Today I visit Stuart Shave’s two galleries using a route suitable for joggers and cyclists and then a further batch of galleries in the West End ideal for the urban pedestrian.
Greenwich Foot Tunnel gives access to the Isle of Dogs and by running round the perimeter of the City Farm on its raised walkway, the farm itself appearing to sit in what was once a major reservoir, the jogger quickly accesses the great docks once owned by the East India company. From here the Regent’s Canal is reached via the Limehouse Basin and this provides the cyclist or keen jogger with the route to Stuart Shave’s gallery near Victoria Park. Eva Rothschild is showing sculptures on both floors of this very large space and has organised the works to harmonise with it. Using the next stretch of the canal to access Wharf Road, the longer range gallery visitor can get to the second Stuart Shave gallery, located just off Old Street. Here, Ricky Swallow has produced intricate, coloured, bronze sculptures that occupy the entire space with their presence, despite having small physical dimensions.
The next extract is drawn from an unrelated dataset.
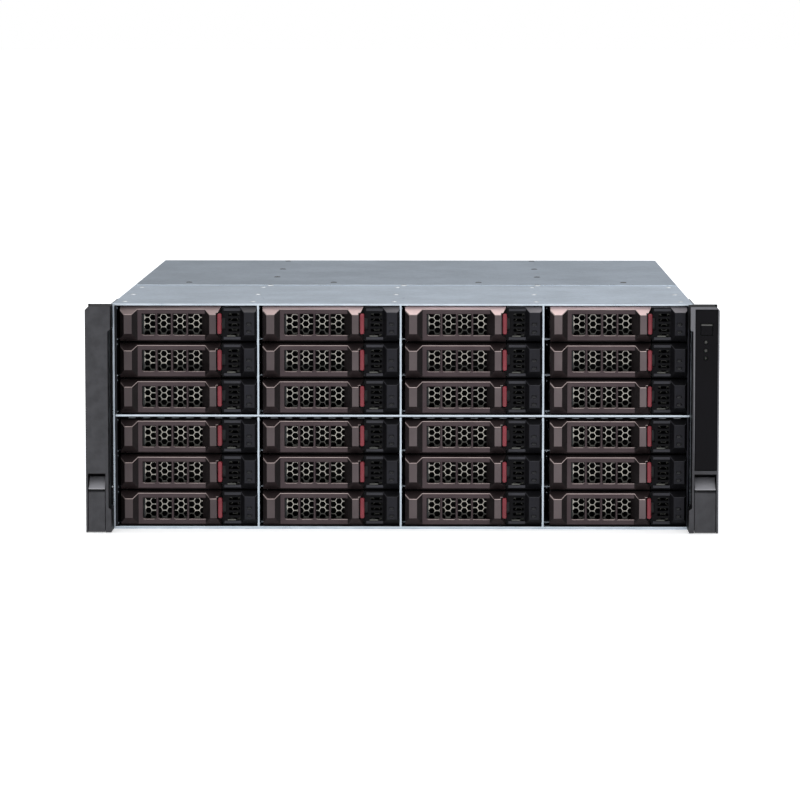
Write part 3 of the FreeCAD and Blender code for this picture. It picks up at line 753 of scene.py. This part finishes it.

Frith Street, about four streets west of Charing Cross Road, is a good place for the urban pedestrian to join the trek. Frith Street Gallery is showing a small group show that includes Jessica Warboys, who has created some great canvases using the sea as a fluid medium to move pigments around and to deposit additional silt-like particles of matter onto their surfaces. They have a delicate appearance with rhythmic patterns that makes them look as though they were actually being viewed through water. Using a road just north of Old Compton Street as a parallel access to Regent’s Street, Liberty comes into sight and marks the beginning of Kingly Street and this in turn leads to Sadie Coles HQ. Marvin Gaye Chetwynd has a deeply gothic theme that the viewer would enjoy, though they must beat the 7th April end date. Finally a dog-leg at the bottom of the street leads to Upper John Street and Golden Square. Marian Goodman has been showing some great works by Thomas Struth, Cristina Iglesias and Giuseppe Penone, but this was a last-day visit and not therefore, a show that can be visited now on this route.
Finally Frith Street’s other gallery sits alongside the square itself in the peaceful enclave just off Piccadilly. Photographs are presented of the brickwork inside tunnels where water of another kind, when taken in contrast to Warboys’ sea works, has created extensive marks, deposits and stains on the victorian architecture. Carry on down now along Lower Regent Street, or parallel to it which is what happened today, and Trafalgar Square comes into sight. Michael Rakowitz has a majestic sculpture on view on the square’s fourth plinth.
Eva Rothschild of Stuart Shave with various sculptural objects carefully presented in the space.
Ricky Swallow of Stuart Shave with cast bronze objects based on incidental interior features.
Jessica Warboys at Frith Street Gallery with images made by immersing pigmented canvases in the sea.
Marvin Gaye Chetwynd of Sadie Coles HQ with gothic imagery based on bats and theatre props presented against flat photo backdrops.
Thomas Struth of Marian Goodman with a photo of physics objects that would make one’s hair stand on end.
Cristina Iglesias of Marian Goodman with a hard looking cage-like structure which on closer inspection is delicate and made of a granular substance that actually smells quite nice.
Giuseppe Penone of Marian Goodman with a characteristic adaptation of a natural object.
John Riddy of Frith Street Gallery with photo images of stained brickworks made during a stroll through South London.
The fourth plinth has arrived. Michael Rakowitz has built a replacement for the original stone treasure recently destroyed, out of tin cans.